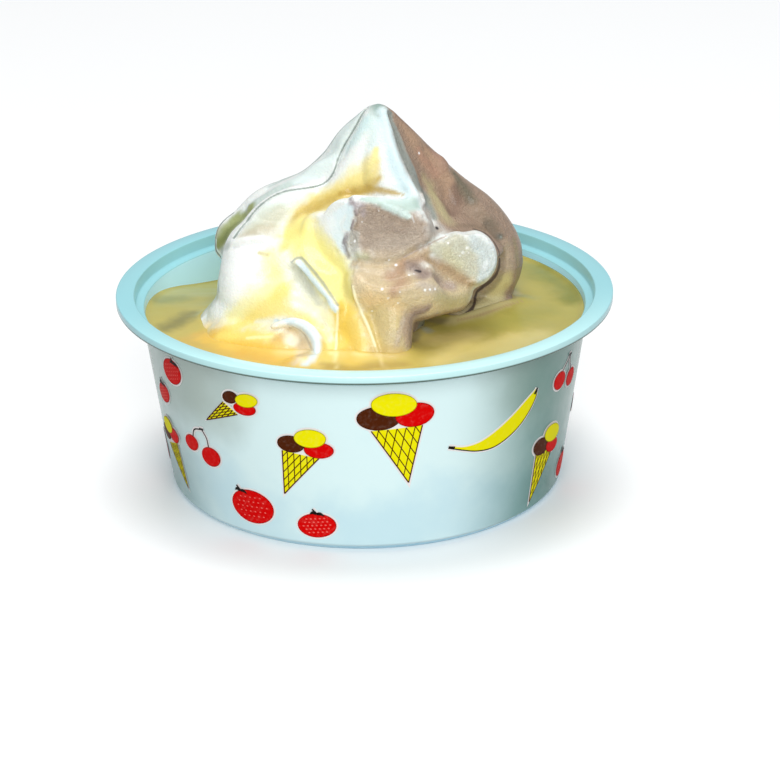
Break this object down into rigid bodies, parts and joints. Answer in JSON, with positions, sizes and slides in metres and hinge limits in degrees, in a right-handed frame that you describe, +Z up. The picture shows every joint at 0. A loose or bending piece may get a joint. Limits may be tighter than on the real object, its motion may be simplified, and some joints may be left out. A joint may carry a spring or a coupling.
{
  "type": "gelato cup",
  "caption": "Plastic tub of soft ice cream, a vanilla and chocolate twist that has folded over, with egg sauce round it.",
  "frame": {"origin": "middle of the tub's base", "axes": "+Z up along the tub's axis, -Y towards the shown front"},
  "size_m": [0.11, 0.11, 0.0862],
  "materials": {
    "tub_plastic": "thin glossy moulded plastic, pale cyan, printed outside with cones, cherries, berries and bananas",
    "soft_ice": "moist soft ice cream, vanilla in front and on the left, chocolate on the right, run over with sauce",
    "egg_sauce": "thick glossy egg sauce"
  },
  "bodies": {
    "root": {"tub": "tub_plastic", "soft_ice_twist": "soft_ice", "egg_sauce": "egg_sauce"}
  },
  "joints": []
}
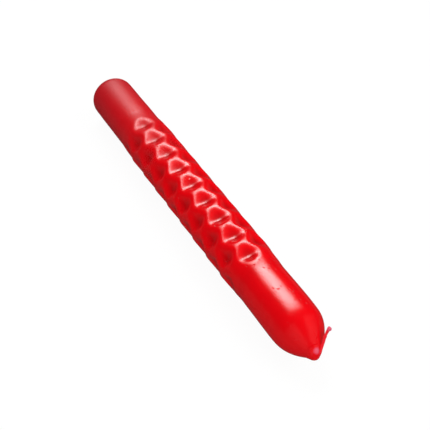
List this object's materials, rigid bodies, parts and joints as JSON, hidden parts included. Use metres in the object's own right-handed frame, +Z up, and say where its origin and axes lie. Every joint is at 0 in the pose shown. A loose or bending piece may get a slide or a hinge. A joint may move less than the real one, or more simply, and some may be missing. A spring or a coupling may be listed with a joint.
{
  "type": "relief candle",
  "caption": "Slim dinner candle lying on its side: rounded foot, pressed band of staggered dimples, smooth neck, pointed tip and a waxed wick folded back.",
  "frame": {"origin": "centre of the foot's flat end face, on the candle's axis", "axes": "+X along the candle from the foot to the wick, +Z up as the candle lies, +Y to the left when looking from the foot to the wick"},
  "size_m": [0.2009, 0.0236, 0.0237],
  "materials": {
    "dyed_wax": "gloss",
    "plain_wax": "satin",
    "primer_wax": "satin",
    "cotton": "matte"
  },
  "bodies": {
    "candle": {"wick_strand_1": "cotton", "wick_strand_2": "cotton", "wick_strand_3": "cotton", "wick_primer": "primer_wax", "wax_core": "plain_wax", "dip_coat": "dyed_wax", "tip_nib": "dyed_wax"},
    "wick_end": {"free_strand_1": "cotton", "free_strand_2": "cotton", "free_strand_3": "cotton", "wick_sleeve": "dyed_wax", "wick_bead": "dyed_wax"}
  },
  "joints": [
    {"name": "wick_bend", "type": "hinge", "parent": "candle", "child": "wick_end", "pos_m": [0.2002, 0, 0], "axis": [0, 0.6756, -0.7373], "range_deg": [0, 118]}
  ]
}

...

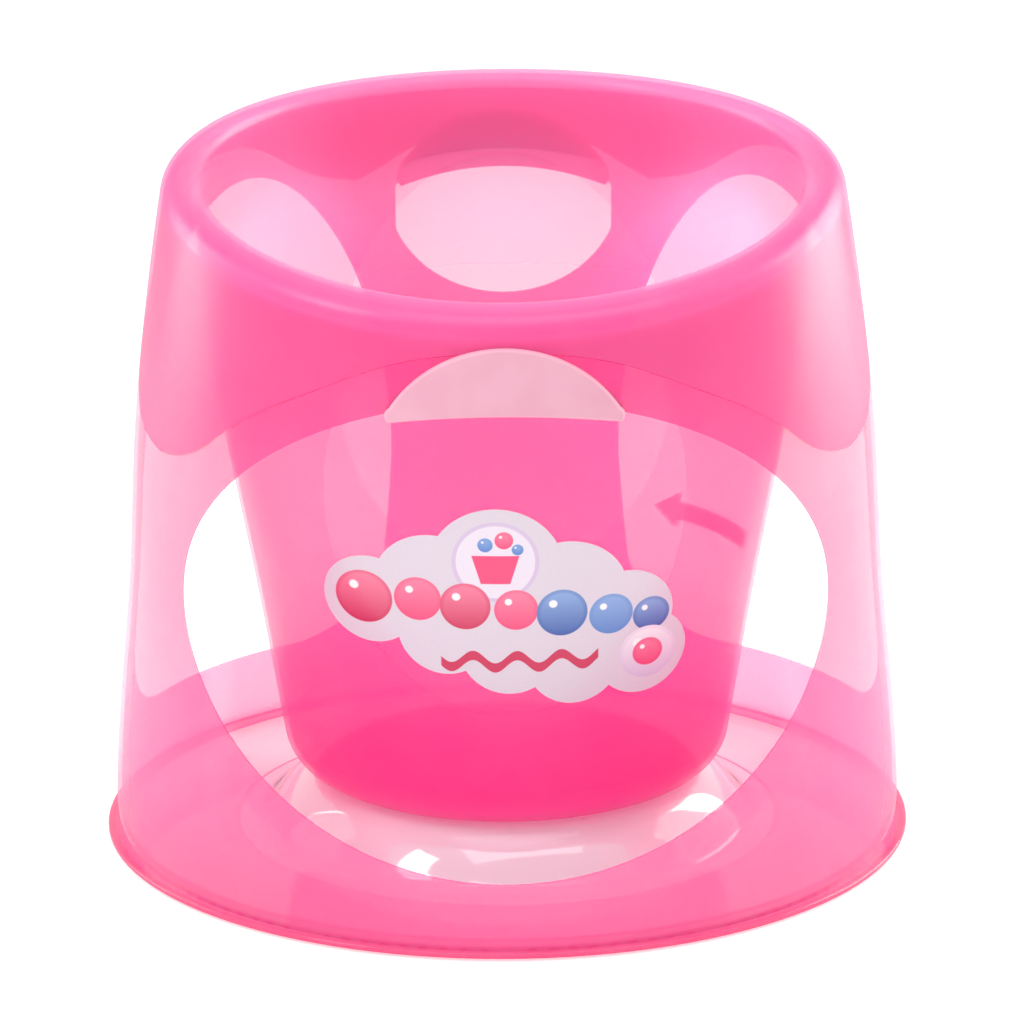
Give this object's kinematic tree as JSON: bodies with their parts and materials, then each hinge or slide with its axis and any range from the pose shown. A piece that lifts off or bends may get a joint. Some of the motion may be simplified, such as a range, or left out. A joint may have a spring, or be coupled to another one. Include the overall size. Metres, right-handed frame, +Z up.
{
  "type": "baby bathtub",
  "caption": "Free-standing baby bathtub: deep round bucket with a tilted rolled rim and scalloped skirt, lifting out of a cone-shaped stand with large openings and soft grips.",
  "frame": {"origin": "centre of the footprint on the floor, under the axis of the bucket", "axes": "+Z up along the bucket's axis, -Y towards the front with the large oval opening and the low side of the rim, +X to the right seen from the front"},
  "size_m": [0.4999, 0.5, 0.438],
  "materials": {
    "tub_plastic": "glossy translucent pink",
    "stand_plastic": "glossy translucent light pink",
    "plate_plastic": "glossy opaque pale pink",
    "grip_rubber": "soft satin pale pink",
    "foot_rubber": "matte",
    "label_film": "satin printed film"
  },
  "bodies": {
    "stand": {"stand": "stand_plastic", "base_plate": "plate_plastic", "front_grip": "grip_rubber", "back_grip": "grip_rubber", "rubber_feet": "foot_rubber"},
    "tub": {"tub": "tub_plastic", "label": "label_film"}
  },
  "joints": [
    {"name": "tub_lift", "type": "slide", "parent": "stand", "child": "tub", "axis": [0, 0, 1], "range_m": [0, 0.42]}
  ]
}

...

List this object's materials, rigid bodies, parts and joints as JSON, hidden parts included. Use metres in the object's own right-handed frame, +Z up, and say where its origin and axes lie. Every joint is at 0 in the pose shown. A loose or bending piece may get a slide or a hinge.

## EXERCISE AIM
Copy out every line of the listing that includes the string "piece".

## EXERCISE OUTPUT
Break this object down into rigid bodies, parts and joints. Answer in JSON, with positions, sizes and slides in metres and hinge limits in degrees, in a right-handed frame that you describe, +Z up. The picture shows every joint at 0. A loose or bending piece may get a joint. Limits may be tighter than on the real object, its motion may be simplified, and some joints may be left out. A joint may carry a spring or a coupling.
List this object's materials, rigid bodies, parts and joints as JSON, hidden parts included. Use metres in the object's own right-handed frame, +Z up, and say where its origin and axes lie. Every joint is at 0 in the pose shown. A loose or bending piece may get a slide or a hinge. A joint may move less than the real one, or more simply, and some may be missing. A spring or a coupling may be listed with a joint.
Give this object's kinematic tree as JSON: bodies with their parts and materials, then each hinge or slide with its axis and any range from the pose shown. A piece that lifts off or bends may get a joint. Some of the motion may be simplified, such as a range, or left out. A joint may have a spring, or be coupled to another one. Include the overall size. Metres, right-handed frame, +Z up.
List this object's materials, rigid bodies, parts and joints as JSON, hidden parts included. Use metres in the object's own right-handed frame, +Z up, and say where its origin and axes lie. Every joint is at 0 in the pose shown. A loose or bending piece may get a slide or a hinge.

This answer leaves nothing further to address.